Светлый фон

Я стал такой важный, что когда перехожу улицу, то полицейские останавливают для меня движение: принимают меня за заслуженного ветерана великой войны. Ибо хожу я с палочкой и преимущественно на одной ноге…

Впрочем, пошучивать над этим я стал только теперь, а с месяц назад и раньше – было не до шуток. Представь себе, что у тебя вместо левой ноги – больной зуб длиною в метр, и к сожалению – ты не можешь пойти и вырвать этот зуб. Мерзость эта называется ишиас… <…> и хуже этого я никогда ничего в жизни не пробовал. Весь сентябрь, на даче под Парижем, спал не больше 2–3 часов в сутки. Моя сестра милосердия Людмила Николаевна совсем извелась от возни со мною. Все летние планы из-за этого ухнули (а уже была в кармане виза в Италию!). С октября переселился в Париж – вернее, в постель на парижской своей квартире. Только в ноябре стало полегче, а теперь уж помаленьку начинаю «выезжать». <…> Прошлый сезон у меня был кинематографический, этот, кажется, выйдет театральным.

Он с нетерпением ждал приезда Федина и не без гордости упомянул, что сможет замолвить за него словечко, воспользовавшись знакомством с секретарем министра внутренних дел («вроде как мой поклонник»), и Бенжаменом Кремье, начальником отдела печати Министерства иностранных дел. Напомнив Федину, что ему также понадобятся два французских поручителя для получения визы, он порекомендовал Андре Моруа и Дрие Ла Рошель: «Оба – очень милые люди, с обоими я хорошо знаком – я позвоню им и, уверен, они с удовольствием согласятся быть “гарантами”»[535]. Очевидно, он подружился с Моруа, который в одном из писем называет его «mon cher ami» («мой дорогой друг») и приглашает пообедать вместе, чтобы обсудить пьесу Замятина (предположительно «Блоху»): «Сегодня утром я прочитал два первых акта, они мне очень понравились»[536]. Вскоре Федин написал Замятину, что благодаря его помощи теперь он может планировать поездку в Париж на Новый год, и попросил Людмилу узнать, где ему можно пройти лечение пневмоторакса, пока будет там.

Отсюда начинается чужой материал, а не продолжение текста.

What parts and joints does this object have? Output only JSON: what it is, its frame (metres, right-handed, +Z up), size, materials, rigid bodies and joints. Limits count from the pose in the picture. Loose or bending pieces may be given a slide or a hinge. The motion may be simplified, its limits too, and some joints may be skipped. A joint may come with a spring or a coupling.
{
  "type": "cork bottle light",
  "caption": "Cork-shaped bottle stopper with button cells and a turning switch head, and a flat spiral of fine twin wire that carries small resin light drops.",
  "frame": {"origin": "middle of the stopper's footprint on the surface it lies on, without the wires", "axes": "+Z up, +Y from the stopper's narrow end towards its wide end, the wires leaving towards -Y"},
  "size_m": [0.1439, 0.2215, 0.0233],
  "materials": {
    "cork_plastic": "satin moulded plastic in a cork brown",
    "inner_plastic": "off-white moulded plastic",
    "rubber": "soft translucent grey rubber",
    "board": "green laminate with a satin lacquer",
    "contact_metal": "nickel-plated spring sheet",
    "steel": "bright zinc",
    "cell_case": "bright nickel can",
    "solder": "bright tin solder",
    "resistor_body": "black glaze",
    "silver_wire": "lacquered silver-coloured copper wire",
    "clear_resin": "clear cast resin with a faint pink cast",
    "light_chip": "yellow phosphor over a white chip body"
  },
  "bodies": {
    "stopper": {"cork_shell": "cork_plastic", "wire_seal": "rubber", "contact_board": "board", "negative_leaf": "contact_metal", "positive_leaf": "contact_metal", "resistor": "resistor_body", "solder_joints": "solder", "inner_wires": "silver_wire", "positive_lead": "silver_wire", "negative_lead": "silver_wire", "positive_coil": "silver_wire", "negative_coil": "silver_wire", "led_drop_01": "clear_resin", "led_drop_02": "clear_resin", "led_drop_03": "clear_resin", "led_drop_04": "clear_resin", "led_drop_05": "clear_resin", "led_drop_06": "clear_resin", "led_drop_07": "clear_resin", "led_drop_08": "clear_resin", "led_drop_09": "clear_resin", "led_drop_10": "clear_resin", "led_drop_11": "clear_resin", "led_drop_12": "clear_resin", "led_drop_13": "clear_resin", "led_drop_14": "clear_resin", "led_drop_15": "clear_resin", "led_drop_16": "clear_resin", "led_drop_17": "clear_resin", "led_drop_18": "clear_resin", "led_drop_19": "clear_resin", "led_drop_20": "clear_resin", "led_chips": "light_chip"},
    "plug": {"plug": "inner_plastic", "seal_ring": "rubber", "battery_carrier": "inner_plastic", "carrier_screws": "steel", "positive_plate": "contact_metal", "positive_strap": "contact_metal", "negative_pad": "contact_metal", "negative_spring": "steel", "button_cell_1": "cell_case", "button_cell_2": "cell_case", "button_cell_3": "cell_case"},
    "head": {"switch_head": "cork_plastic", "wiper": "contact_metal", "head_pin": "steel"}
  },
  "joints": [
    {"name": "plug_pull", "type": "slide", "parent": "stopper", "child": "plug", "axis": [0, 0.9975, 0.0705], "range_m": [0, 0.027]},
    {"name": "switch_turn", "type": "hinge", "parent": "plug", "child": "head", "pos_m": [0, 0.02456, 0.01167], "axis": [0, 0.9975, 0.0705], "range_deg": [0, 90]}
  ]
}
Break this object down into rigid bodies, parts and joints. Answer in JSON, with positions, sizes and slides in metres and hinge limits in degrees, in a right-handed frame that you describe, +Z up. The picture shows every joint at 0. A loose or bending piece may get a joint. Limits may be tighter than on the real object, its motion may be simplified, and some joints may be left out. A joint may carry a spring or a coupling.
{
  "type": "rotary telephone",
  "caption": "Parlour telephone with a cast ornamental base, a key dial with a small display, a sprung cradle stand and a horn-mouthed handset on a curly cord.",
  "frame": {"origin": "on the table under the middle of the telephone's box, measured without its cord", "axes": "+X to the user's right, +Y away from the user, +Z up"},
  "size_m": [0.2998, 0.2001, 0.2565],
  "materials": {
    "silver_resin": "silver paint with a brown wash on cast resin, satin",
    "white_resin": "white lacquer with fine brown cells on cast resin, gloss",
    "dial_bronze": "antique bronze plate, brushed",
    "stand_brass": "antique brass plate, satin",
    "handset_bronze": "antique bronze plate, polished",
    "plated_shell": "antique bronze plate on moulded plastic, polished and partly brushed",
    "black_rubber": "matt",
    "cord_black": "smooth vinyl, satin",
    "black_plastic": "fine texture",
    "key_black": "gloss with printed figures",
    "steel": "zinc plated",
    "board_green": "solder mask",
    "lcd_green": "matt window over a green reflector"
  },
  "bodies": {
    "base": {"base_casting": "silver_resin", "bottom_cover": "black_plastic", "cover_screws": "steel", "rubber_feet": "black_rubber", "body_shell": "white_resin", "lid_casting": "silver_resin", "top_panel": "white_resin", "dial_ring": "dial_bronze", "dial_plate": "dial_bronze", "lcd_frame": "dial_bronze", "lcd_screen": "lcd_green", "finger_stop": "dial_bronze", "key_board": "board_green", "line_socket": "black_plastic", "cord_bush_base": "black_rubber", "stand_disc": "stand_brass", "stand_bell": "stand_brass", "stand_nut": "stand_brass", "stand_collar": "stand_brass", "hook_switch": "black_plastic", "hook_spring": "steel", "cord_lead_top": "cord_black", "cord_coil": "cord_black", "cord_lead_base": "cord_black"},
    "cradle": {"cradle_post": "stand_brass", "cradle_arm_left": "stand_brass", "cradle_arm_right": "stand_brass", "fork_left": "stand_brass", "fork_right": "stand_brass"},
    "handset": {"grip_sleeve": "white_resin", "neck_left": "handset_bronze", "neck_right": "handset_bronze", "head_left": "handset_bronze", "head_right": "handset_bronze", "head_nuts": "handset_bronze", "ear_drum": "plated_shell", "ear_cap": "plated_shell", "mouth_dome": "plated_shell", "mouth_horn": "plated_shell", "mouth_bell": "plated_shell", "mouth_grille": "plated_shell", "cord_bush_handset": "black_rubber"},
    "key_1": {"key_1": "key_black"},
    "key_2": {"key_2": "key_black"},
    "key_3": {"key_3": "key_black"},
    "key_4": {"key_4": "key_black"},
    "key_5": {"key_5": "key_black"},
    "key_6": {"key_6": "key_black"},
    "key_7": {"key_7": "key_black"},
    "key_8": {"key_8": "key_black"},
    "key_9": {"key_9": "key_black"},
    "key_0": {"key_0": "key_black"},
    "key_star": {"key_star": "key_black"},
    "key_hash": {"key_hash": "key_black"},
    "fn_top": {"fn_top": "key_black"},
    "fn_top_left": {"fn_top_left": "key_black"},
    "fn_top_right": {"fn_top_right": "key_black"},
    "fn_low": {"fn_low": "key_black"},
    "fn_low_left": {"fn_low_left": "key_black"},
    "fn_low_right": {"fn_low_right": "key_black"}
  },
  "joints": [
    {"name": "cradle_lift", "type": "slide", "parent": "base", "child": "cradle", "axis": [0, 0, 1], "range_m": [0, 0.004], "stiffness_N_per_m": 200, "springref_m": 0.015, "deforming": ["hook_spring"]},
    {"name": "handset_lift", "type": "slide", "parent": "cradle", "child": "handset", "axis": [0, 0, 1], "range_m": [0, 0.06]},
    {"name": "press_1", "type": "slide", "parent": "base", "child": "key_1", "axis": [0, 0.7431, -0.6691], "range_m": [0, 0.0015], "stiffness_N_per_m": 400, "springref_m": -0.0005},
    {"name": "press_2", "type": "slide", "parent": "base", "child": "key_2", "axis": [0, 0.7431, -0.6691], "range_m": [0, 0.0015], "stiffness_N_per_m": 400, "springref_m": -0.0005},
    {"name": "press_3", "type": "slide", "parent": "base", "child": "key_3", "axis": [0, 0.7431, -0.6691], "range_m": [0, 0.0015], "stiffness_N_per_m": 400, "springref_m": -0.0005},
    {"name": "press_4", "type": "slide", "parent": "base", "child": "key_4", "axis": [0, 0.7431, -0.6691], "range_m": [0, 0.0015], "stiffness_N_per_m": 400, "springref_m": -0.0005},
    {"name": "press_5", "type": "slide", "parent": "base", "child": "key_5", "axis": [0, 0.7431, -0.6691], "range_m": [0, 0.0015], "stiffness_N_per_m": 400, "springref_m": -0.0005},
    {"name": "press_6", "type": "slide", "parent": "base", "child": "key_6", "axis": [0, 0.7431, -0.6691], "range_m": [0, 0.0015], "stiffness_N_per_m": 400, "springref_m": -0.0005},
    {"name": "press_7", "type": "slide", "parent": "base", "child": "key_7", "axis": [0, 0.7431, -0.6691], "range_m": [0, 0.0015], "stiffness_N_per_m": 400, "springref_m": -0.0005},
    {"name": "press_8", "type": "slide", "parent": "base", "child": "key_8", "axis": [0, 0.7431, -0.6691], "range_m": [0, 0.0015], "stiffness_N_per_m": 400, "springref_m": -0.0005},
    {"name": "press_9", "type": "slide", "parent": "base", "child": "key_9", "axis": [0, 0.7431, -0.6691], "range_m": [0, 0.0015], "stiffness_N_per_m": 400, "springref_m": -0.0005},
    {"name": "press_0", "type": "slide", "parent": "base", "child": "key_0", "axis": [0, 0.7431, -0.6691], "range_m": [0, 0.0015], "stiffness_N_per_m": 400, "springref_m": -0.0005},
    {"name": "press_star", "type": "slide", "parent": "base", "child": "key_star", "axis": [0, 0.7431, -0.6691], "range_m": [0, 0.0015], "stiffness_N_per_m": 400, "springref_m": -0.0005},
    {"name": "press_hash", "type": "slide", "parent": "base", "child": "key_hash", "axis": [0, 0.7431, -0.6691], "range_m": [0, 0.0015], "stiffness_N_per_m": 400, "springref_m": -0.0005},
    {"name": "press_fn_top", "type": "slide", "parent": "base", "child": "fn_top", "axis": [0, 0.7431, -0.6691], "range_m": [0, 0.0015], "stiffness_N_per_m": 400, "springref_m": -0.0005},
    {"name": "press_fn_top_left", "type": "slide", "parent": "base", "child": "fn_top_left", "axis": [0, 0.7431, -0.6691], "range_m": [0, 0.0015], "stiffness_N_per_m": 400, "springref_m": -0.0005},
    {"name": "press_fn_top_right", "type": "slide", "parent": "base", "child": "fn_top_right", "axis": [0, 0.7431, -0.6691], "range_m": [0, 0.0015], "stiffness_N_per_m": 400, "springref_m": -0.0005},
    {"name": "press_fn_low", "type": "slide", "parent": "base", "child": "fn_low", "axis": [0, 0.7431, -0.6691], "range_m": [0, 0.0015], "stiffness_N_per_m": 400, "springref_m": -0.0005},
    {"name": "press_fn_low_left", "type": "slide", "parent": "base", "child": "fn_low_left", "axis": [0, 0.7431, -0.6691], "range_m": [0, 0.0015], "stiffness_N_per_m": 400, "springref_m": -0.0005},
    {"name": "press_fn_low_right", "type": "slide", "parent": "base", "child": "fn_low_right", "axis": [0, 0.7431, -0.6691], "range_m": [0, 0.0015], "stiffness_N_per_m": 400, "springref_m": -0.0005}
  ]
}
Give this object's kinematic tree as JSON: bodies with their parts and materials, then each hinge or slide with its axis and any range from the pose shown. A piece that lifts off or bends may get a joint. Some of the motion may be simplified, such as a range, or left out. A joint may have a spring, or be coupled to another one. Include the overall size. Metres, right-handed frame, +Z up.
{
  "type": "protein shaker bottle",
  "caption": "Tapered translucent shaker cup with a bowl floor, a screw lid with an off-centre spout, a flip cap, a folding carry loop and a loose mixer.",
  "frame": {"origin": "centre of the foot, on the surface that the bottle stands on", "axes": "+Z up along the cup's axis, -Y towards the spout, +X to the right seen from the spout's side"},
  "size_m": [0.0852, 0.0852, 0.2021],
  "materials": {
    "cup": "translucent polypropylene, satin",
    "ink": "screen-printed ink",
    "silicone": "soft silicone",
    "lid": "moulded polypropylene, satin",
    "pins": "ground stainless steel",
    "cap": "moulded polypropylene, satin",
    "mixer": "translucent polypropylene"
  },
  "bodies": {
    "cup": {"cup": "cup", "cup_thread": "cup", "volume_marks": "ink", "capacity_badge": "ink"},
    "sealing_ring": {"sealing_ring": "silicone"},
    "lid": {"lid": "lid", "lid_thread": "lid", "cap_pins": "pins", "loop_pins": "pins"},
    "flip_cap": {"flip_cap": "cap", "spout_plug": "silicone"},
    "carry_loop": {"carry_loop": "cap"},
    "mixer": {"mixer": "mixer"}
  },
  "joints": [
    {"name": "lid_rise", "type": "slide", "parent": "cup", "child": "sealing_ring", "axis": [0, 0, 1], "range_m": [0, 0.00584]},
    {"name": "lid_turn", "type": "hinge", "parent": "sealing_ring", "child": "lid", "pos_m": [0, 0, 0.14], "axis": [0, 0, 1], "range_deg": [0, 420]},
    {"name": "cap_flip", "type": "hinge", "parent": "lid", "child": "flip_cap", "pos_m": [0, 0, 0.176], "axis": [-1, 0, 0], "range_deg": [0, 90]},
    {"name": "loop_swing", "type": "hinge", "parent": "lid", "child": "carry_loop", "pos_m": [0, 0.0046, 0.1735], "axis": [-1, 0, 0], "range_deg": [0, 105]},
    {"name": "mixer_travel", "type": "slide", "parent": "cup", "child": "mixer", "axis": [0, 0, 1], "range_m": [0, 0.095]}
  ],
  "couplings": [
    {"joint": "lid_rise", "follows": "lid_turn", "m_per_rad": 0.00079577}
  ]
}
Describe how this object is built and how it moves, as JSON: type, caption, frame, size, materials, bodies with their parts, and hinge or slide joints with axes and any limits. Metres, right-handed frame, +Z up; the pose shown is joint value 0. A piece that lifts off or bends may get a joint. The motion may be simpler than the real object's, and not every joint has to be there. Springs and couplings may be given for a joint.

Замятин также объяснил Федину, что с удовольствием попросил бы Познера помочь с визой, особенно учитывая собственную ограниченную свободу передвижения, но опасается, что сейчас это может привести к результатам, противоположным ожидаемым. В 1932 году Познер вступил во французскую коммунистическую партию и сблизился с просоветским редактором партийной газеты «Юманите» П. Вайяном-Кутюрье. Поэтому в правительственных кругах Франции к нему относились с подозрением[537]. Таким образом, Познер впрямую примкнул к тем, кто, подобно Эренбургу и Савичам, открыто и не стесняясь отстаивал советские интересы за рубежом. Интересно, что не сохранилось свидетельств переписки между Замятиным и Познером после 1932 года, и хотя до конца 1933 года они продолжали обмениваться дружескими письмами с отцом Познера Соломоном и даже хотели встретиться, вскоре и эта переписка угасла[538]. Это очевидное расхождение их путей позволяет увидеть границы симпатий Замятина к прокоммунистическим группам во Франции 1930-х годов. Хотя из-за собственного социалистического революционного прошлого 1905–1917 годов он так и не смог найти общий язык с белоэмигрантами, он чувствовал себя более спокойно в компании умеренных левых, таких как Барбюс или Анненков, а не с теми, кто вел откровенную просоветскую пропаганду.